I got back in time to record my verse for “Da Mystery of Chessboxin’.” I also got to make it to the video shoot for “Protect Ya Neck.” That video was major for us. Not only did Uncle Ralph McDaniels help RZA finish directing the project, he also played it on Video Music Box, which was pretty much the only outlet for raw-ass hip-hop and a bunch of young grimy Staten Island project dudes jumping around.

All praises due to Uncle Ralph. He’s the most humble guy, and the gateway for many great things. Steve Rifkind called him up after RZA met with Steve and told him that Uncle Ralph was playing the video. Steve Rifkind wanted to know if he should sign the group. Uncle Ralph cosigned us to the fullest, and RZA and Wu-Tang Productions signed the deal with Loud Records.

Then I violated my parole and got sent back to prison again. I came home in six months and got to shoot the videos for “C.R.E.A.M.” and “Chessboxin’.” Loud Records was smart in shooting our videos all at once so they could just have all of them on deck, fully loaded and ready to go.

Then I got violated again for dirty urine from cooking up that shit and absorbing it into my system again. So I went up for six more months, then came home. Three times I got my parole violated over dirty piss, and each time they sent me back for six months. Eight months plus six months times three is twenty-six months. So I wound up doing twenty-six months out of a fucking one-to-three. Dumb-ass fucking me.

*

Every time I cycled through the system, I got more lost. I was getting more and more comfortable in jail, which is how the penal system gets you. They can hit you with all sorts of time, and you won’t really care, because jail has become your element. You get that institutional mentality.

And when I was back on the streets, I was still carrying guns and wildin’, so I couldn’t focus on the Wu-Tang Clan as much as I wanted to. Even with what I learned about my addiction to drug cash in the joint, slinging was still the fastest way to make money on the outside. My rhymes were already taking a back burner because I had to fucking feed myself. I had a baby on the way. I had things I was taking care of every day. I was all fucked up in the head, so I couldn’t concentrate on rhymes at the time.
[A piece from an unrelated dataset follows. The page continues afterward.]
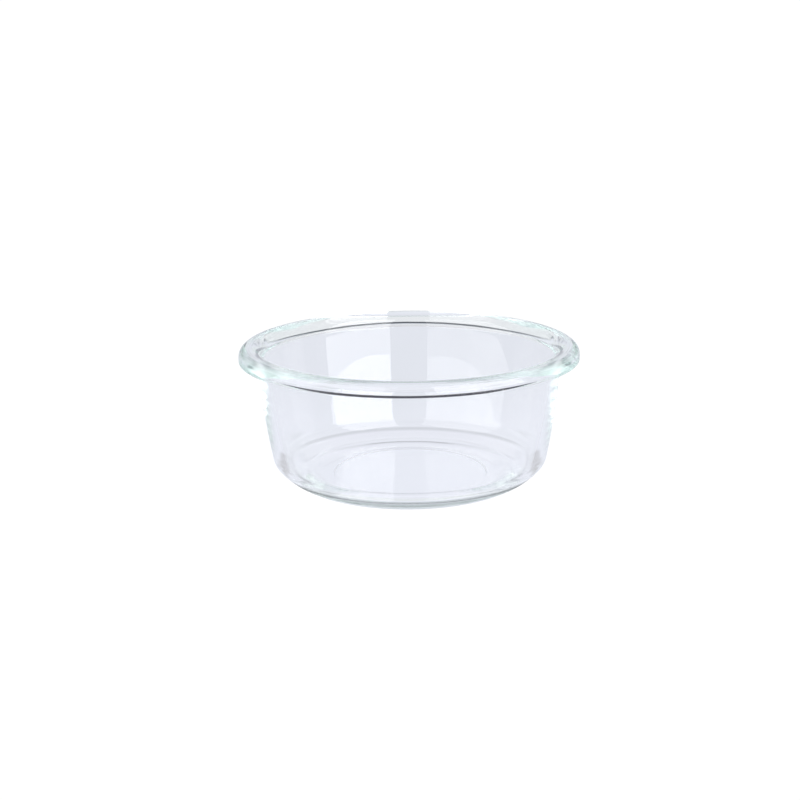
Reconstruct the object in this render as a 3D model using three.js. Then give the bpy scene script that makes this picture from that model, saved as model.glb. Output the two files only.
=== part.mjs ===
// A round glass food storage container: one pressed piece of clear glass.
// Millimetres, +Z up. The origin is the centre of the resting face under the base.
import * as THREE from "three";

const DEGREE = Math.PI / 180;

// Whole container
const RIM_RADIUS = 75;
const HEIGHT = 63.3;
const FLOOR_HEIGHT = 5.8;
const WALL_FOOT_THICKNESS = 4.6;
const WALL_TOP_THICKNESS = 3.4;

// Base: a very shallow hollow inside a flat resting ring
const HOLLOW_RADIUS = 33.5;
const HOLLOW_DEPTH = 0.2;
const HOLLOW_EDGE = 1.5;
const RESTING_RADIUS = 37.4;

// Body: a wide bowl curve, a tighter heel and a gently bowed wall.
// The slopes are the heading of the outer skin, measured from the ground.
const BOWL_CURVE = 29;
const BOWL_SLOPE = 48.8 * DEGREE;
const HEEL_CURVE = 7.05;
const HEEL_SLOPE = 78.35 * DEGREE;
const WALL_TOP_SLOPE = 86.5 * DEGREE;

// Rim: a flange with a rounded lead-in inside, a flat lid seat and a rounded outer edge
const RIM_DEPTH = 5.9;
const UNDER_RIM_FILLET = 1.3;
const LOWER_EDGE_CURVE = 0.2;
const UPPER_EDGE_CURVE = 4;
const LEAD_IN_CURVE = 6.6;

// Facets
const SIDES = 60;
const HOLLOW_STEPS = 2;
const BOWL_STEPS = 7;
const HEEL_STEPS = 3;
const WALL_STEPS = 4;
const FILLET_STEPS = 3;
const LOWER_EDGE_STEPS = 2;
const UPPER_EDGE_STEPS = 4;
const LEAD_IN_STEPS = 5;
const CORNER_STEPS = 6;

// A pen draws the section as a chain of straight runs and tangent arcs. Each point
// keeps the heading that the pen had there, so that a skin can be offset from it.
class Pen {
  constructor(radius, height) {
    this.at = new THREE.Vector2(radius, height);
    this.heading = 0;
    this.points = [];
    this.mark();
  }

  mark() {
    this.points.push({ at: this.at.clone(), heading: this.heading });
  }

  forward(length) {
    this.at.x += length * Math.cos(this.heading);
    this.at.y += length * Math.sin(this.heading);
    this.mark();
  }

  // Turns left by a positive angle and right by a negative one.
  turn(curve, angle, steps) {
    const side = Math.sign(angle) * curve;
    const start = this.at.clone();
    const from = this.heading;
    for (let step = 1; step <= steps; step += 1) {
      this.heading = from + (angle * step) / steps;
      this.at.x = start.x + side * (Math.sin(this.heading) - Math.sin(from));
      this.at.y = start.y + side * (Math.cos(from) - Math.cos(this.heading));
      this.mark();
    }
  }
}

// The underside, from the axis out over the resting ring and up to the top of the heel.
function drawBase(pen) {
  const edgeSlope = 2 * Math.atan(HOLLOW_DEPTH / HOLLOW_EDGE);
  const edgeCurve = HOLLOW_EDGE / 2 / Math.sin(edgeSlope);
  pen.forward(HOLLOW_RADIUS);
  pen.turn(edgeCurve, -edgeSlope, HOLLOW_STEPS);
  pen.turn(edgeCurve, edgeSlope, HOLLOW_STEPS);
  pen.forward(RESTING_RADIUS - pen.at.x);
  pen.turn(BOWL_CURVE, BOWL_SLOPE, BOWL_STEPS);
  pen.turn(HEEL_CURVE, HEEL_SLOPE - BOWL_SLOPE, HEEL_STEPS);
}

// The outer skin of the wall, from the heel up to the fillet under the rim.
function drawWall(pen) {
  const filletDrop = UNDER_RIM_FILLET * (1 - Math.cos(WALL_TOP_SLOPE));
  const wallTop = HEIGHT - RIM_DEPTH - filletDrop;
  const wallCurve = (wallTop - pen.at.y) / (Math.cos(HEEL_SLOPE) - Math.cos(WALL_TOP_SLOPE));
  pen.turn(wallCurve, WALL_TOP_SLOPE - HEEL_SLOPE, WALL_STEPS);
}

// The flange, from the fillet under it round to the bottom of the lead-in.
function drawRim(pen, seatInnerRadius) {
  pen.turn(UNDER_RIM_FILLET, -WALL_TOP_SLOPE, FILLET_STEPS);
  pen.forward(RIM_RADIUS - LOWER_EDGE_CURVE - pen.at.x);
  pen.turn(LOWER_EDGE_CURVE, 90 * DEGREE, LOWER_EDGE_STEPS);
  pen.forward(HEIGHT - UPPER_EDGE_CURVE - pen.at.y);
  pen.turn(UPPER_EDGE_CURVE, 90 * DEGREE, UPPER_EDGE_STEPS);
  pen.forward(pen.at.x - seatInnerRadius);
  pen.turn(LEAD_IN_CURVE, WALL_TOP_SLOPE, LEAD_IN_STEPS);
}

// The inner skin of the wall. The glass thins from the foot of the wall to its top.
function innerWall(outerWall) {
  const foot = outerWall[0].at.y;
  const top = outerWall[outerWall.length - 1].at.y;
  return outerWall.map(({ at, heading }) => {
    const rise = (at.y - foot) / (top - foot);
    const thickness = THREE.MathUtils.lerp(WALL_FOOT_THICKNESS, WALL_TOP_THICKNESS, rise);
    const inwards = heading + 90 * DEGREE;
    return new THREE.Vector2(
      at.x + thickness * Math.cos(inwards),
      at.y + thickness * Math.sin(inwards),
    );
  });
}

// The flat floor and the one arc that takes it into the foot of the inner wall.
function innerFloor(wallFoot) {
  const cornerCurve = (wallFoot.y - FLOOR_HEIGHT) / (1 - Math.cos(HEEL_SLOPE));
  const pen = new Pen(0, FLOOR_HEIGHT);
  pen.forward(wallFoot.x - cornerCurve * Math.sin(HEEL_SLOPE));
  pen.turn(cornerCurve, HEEL_SLOPE, CORNER_STEPS);
  return pen.points.slice(0, -1).map(({ at }) => at);
}

// Where the lid seat ends inside: the lead-in's arc runs on from the inner wall.
function seatInner(wallTop) {
  const leadInBottom = HEIGHT - LEAD_IN_CURVE * (1 - Math.cos(WALL_TOP_SLOPE));
  const rise = leadInBottom - wallTop.y;
  return wallTop.x + rise / Math.tan(WALL_TOP_SLOPE) + LEAD_IN_CURVE * Math.sin(WALL_TOP_SLOPE);
}

// The section runs from the axis under the base, up round the rim and back down to the
// axis on the floor.
function glassSection() {
  const pen = new Pen(0, HOLLOW_DEPTH);
  drawBase(pen);
  const heelTop = pen.points.length - 1;
  drawWall(pen);
  const wall = innerWall(pen.points.slice(heelTop));
  drawRim(pen, seatInner(wall[wall.length - 1]));
  const outerSkin = pen.points.map(({ at }) => at);
  const innerSkin = [...innerFloor(wall[0]), ...wall].reverse();
  return [...outerSkin, ...innerSkin];
}

function glassBowl() {
  const geometry = new THREE.LatheGeometry(glassSection(), SIDES);
  geometry.rotateX(90 * DEGREE);
  const clearGlass = new THREE.MeshStandardMaterial({
    color: 0xe9f3f0,
    roughness: 0.03,
    metalness: 0,
    transparent: true,
    opacity: 0.3,
  });
  const bowl = new THREE.Mesh(geometry, clearGlass);
  bowl.name = "glass_bowl";
  return bowl;
}

const group = new THREE.Group();
group.add(glassBowl());

export default group;
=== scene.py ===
"""The looks of a round glass food container: one piece of clear pressed glass on a white sweep."""

import math

import bpy
from mathutils import Matrix, Vector


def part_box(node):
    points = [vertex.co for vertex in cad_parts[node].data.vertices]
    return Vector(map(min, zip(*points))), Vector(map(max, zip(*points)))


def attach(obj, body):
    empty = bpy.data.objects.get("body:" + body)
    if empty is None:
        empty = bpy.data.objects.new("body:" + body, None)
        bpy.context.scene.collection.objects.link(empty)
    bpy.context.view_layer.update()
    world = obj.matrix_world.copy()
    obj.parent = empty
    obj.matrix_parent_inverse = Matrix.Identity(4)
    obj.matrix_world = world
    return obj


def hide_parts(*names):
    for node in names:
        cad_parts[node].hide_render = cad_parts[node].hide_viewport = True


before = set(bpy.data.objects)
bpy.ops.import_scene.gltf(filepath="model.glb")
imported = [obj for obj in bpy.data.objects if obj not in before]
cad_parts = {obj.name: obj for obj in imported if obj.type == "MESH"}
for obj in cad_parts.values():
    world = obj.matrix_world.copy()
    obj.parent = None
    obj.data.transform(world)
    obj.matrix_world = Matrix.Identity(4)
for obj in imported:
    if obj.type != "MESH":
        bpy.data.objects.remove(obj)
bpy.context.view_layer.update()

NODE = "glass_bowl"

# The frame gives the overall size. The rest of the section is in metres and radians.
_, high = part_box(NODE)
RIM_RADIUS = high.x
HEIGHT = high.z
FLOOR_HEIGHT = 0.0058
WALL_TOP_THICKNESS = 0.0034
WALL_FOOT_THICKNESS = 0.0046

HOLLOW_RADIUS = 0.0335
HOLLOW_DEPTH = 0.0002
HOLLOW_EDGE = 0.0015
RESTING_RADIUS = 0.0374

BOWL_CURVE = 0.029
BOWL_SLOPE = math.radians(48.8)
HEEL_CURVE = 0.00705
HEEL_SLOPE = math.radians(78.35)
WALL_TOP_SLOPE = math.radians(86.5)

RIM_DEPTH = 0.0059
UNDER_RIM_FILLET = 0.0013
LOWER_EDGE_CURVE = 0.0002
UPPER_EDGE_CURVE = 0.004
LEAD_IN_CURVE = 0.0066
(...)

When I wasn’t hustlin’, most of my attention was on caring for Meth. The first time I went away, I left him with about five grand, and he could hit up my peoples anytime he wanted. Even when I was incarcerated, my peoples were still hitting him up with money just to keep him from dealing. I told them, “Yo, make sure he doesn’t have to be in the streets.”

When I came back home, he was still struggling to stay afloat with all of that shit, but he was still getting money from my peoples. All he had to do was go to my peoples’ house like, “Yo, I need some bread and nicotine.” They hit him up with the bread, hit him with this, hit him with that. That’s how it was.

I said, “You know what? Fuck it. My man who’s focusing on this, I’m gonna push him further.” Meth was more focused than me, so I made sure his life was comfortable while I was hittin’ it hard on the streets. That was basically my responsibility. You might not think it was, but it was my responsibility to keep him out of trouble and keep him on a good path.

I’m proud of that, even though it meant I didn’t get a chance to really get my feet wet. I said, “I’m up here taking care of my man so he can succeed.” And all that stuff going down was why I couldn’t focus on my own music at that time.

*

During those years that I was bouncing in and out of jail, RZA sat me down and said he wanted to have a talk with me. That talk probably saved my life.

“Uey, what are you doing, man? You keep getting locked up like this, you keep fuckin’ around, and they gonna hit you with some real time.”

“I gotta get my money. I still gotta be in these streets scrambling.”

“Well, we getting ready to really walk this Wu shit. You gotta leave that drug dealing alone. You have to decide, God. Are you going to keep fucking around and getting locked up and doing bids, or are you going to come do this fly shit over here with us? The streets ain’t goin’ nowhere. Just give me nine months of your life, God. In nine months, if it doesn’t work out, you can always go back to the street and do whatever the fuck you want. The street’s always gonna be there. This opportunity you have right now, though, if you take it for granted, you’re gonna lose out on it.”

What he said made perfect sense. The block and the fiends in front of 160 weren’t going anywhere. Selling drugs would always be an option if I really needed the money. But this rap shit was so much more promising. Of course, I’d rather be traveling the globe with my brothers, meeting the finest women, copping cars and clothes, smoking and drinking the best of the best, all the while getting paid and living out my dreams.

“You know what? Why not? Why the fuck not?” I had about forty or fifty grand left over in my stash. “I’m gonna live off this right here for a couple of months, and I’m not gonna call the connect no more.” I threw all my burner phones and beepers away.

God pulled me away from certain things and situations to save me, and this was one of them. My time in jail did make me much more appreciative of things, too. In hindsight, going to prison probably saved my life, because the building we were hustling in front of got shot up that first summer while I was locked up. I would’ve been out on the block when that shit happened. Two good dudes got killed right in front of the building. I would’ve been there, too, and who knows if I’d have made it out alive.

That was all my prison time really got me; like I said earlier, if I could have avoided it, I would have in a heartbeat, because it didn’t do shit for me. You don’t need a rap sheet to rap. Prison time has nothing to do with making music—in fact, it wound up hurting my career.

So when the blessing came, I didn’t take it for granted. I was down to work.